What changes when you build a wardrobe around layering from the start is the relationship between pieces. You stop asking “what is this for?” and start asking “what does this work with?” A linen shirt is not only a summer shirt. A fine knit is not only an autumn piece. A silk camisole is not only underwear. Each item becomes part of a system rather than a fixed slot in a seasonal rotation.
Fabrics That Travel Well Between Temperatures
Not all fabrics layer well. Bulky materials stack uncomfortably. Fabrics that don’t breathe make layering feel suffocating. The pieces most worth building around share a few qualities: they are lightweight relative to their warmth, they don’t add visual bulk, and they work in more than one direction: warm enough to carry a cool day, light enough to shed without commitment.
Merino wool, particularly in lighter weights, regulates temperature more effectively than most alternatives. It can be worn close to the skin on cold days and as a mid-layer when the temperature drops further. It doesn’t retain odours quickly, which matters when a piece moves across multiple contexts in a single week.
Linen, despite its summer reputation, works across more months than it is usually given credit for. A heavier linen shirt over a fitted long-sleeve becomes an entirely different garment from the same shirt worn alone in July. Its breathability makes it forgiving when temperature shifts within a day.
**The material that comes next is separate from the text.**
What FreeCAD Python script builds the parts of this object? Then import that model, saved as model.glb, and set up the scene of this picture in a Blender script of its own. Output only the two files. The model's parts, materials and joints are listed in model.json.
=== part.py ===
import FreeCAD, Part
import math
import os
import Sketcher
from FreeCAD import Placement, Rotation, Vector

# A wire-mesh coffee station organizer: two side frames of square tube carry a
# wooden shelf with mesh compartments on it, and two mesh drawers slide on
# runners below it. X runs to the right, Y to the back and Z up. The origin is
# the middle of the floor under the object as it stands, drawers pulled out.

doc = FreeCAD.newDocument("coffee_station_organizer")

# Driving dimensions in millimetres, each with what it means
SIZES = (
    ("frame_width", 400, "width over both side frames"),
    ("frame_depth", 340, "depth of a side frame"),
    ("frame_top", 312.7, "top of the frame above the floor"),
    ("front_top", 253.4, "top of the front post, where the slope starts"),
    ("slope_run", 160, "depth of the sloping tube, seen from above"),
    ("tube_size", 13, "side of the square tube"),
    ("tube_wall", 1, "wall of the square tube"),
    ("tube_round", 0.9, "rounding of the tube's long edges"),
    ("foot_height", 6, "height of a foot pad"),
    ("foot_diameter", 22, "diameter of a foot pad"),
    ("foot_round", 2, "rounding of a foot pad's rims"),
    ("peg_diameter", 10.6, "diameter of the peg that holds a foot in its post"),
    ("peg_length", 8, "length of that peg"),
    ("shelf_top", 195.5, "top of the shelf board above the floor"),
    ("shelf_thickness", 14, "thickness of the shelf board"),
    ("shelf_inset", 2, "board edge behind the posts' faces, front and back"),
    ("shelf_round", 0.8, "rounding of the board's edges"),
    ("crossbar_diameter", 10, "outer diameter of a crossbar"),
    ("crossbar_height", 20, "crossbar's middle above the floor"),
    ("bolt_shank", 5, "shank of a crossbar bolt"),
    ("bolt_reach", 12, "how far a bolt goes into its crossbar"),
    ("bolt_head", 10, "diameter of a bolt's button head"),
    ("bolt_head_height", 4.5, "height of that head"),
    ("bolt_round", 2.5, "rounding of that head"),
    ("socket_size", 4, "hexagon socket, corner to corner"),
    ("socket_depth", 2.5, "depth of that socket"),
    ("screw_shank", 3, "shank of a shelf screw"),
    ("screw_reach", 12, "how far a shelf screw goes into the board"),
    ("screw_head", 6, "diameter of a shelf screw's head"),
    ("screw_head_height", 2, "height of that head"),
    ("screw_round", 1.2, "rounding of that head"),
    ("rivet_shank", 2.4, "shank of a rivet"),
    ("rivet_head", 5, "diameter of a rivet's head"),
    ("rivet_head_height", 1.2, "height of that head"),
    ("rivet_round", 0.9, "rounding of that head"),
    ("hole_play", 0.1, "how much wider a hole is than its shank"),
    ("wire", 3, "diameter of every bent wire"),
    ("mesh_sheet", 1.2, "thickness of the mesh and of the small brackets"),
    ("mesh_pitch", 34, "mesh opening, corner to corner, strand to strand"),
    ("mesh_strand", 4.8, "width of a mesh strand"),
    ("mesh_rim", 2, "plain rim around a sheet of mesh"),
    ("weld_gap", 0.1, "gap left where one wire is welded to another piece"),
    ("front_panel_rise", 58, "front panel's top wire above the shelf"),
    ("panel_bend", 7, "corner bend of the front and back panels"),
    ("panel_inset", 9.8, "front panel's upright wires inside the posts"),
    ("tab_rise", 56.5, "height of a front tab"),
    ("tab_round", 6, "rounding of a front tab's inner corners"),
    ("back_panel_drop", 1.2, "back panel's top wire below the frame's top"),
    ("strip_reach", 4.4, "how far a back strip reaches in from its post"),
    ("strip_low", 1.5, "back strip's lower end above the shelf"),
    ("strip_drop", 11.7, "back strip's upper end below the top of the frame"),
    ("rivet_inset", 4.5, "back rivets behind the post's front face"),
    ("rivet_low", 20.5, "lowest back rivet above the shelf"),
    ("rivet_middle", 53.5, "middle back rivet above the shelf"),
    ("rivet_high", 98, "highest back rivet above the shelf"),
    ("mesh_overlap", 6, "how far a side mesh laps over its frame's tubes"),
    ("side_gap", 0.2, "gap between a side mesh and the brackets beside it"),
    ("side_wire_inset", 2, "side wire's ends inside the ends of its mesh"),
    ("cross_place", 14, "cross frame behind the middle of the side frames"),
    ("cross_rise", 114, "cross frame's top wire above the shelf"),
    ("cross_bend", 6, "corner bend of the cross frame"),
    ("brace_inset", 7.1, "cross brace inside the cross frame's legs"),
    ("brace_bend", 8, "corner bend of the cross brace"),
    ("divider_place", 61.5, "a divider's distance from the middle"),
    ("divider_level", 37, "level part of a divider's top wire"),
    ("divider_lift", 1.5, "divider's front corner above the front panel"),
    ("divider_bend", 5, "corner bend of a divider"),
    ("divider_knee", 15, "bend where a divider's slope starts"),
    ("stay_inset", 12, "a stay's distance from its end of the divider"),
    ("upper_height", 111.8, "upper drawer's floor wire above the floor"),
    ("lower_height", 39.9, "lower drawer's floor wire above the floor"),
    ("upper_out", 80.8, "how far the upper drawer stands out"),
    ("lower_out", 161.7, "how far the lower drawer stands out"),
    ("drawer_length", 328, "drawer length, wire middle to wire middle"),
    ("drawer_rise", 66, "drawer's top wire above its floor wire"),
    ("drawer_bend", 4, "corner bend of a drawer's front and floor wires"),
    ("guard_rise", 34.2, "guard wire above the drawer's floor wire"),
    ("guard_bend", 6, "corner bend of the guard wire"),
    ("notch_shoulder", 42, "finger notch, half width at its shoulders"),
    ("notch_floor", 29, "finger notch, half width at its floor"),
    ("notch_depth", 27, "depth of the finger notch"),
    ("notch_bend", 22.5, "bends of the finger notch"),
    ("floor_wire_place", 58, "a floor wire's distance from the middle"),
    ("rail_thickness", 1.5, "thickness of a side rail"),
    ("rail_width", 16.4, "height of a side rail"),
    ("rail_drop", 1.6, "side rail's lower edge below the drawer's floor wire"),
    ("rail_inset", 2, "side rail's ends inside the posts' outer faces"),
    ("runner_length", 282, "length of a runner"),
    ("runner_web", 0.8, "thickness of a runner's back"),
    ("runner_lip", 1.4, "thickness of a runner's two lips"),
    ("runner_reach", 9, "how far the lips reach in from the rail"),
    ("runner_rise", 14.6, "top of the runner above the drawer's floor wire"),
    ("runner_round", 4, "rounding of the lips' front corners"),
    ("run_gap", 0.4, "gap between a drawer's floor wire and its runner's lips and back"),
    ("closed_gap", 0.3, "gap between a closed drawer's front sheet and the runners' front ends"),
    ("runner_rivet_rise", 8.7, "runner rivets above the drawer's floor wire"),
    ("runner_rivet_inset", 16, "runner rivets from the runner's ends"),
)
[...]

Thin, densely woven cotton, the kind found in quality shirting, sits well under almost everything and adds warmth without weight. It is one of the most underappreciated layers in a wardrobe, often overlooked because it is unremarkable on its own.
A lightweight wool or cashmere knit, in a cardigan or crew neck, is perhaps the most versatile piece of all. It can sit over a shirt, under a coat, beside a jacket. Its usefulness depends less on the season than on the temperature of the particular day.
Buying Less by Buying for Range
There is a practical argument that connects layering to conscious shopping, and it is not complicated. When pieces are chosen for their ability to work across contexts and temperatures rather than for a specific season or trend moment, fewer of them are needed overall.
A wardrobe built on layering logic tends to have less. But each piece is used more. A fine knit worn eleven months of the year, in different combinations, is doing far more work than a heavy jumper worn for six weeks before being boxed away. The cost-per-wear calculation is not only financial. It is also about what is embedded in the garment: the water, the labour, the fibre. A piece used often justifies more of those resources than one used seldom.
This is where layering and slow fashion overlap most practically. Buying for range is another way of buying for longevity. Not only in the sense of buying things that last, but in buying things that remain useful through more conditions, more temperatures, more combinations.
What This Doesn’t Solve
Dressing well for uncertain weather is not the same as responding adequately to the conditions that created the uncertainty. A well-layered wardrobe is a reasonable adaptation. It is not an answer to what is changing.
There is something both practical and genuinely uncomfortable about optimising how we dress for a climate we have, collectively, altered. The wardrobe cannot hold that tension, nor should it have to. But it is worth naming, because the conversation about sustainable fashion and the conversation about climate are not separate. The textile industry is among the world’s significant contributors to carbon emissions and water stress. The seasons that no longer behave are connected to the systems that produce our clothing.
This doesn’t mean getting dressed becomes a political act requiring daily analysis. It means that when we choose pieces with a longer life and more range, we are participating, however modestly, in something more considered than trend.
I don’t know how to dress for the weather right now. Not with certainty. Belgium has made this very literal: I’ve stopped predicting and started packing layers. Few of us have a reliable script anymore, and that uncertainty feels newly consistent rather than occasional.
What I’ve found is that the wardrobe that holds up best in this uncertainty is the one with fewer commitments: to season, to trend, to single function. Pieces that can be added or shed. Fabrics that move between contexts. A system, rather than a script.
The seasons will continue not to behave. I’m still working out how to meet them.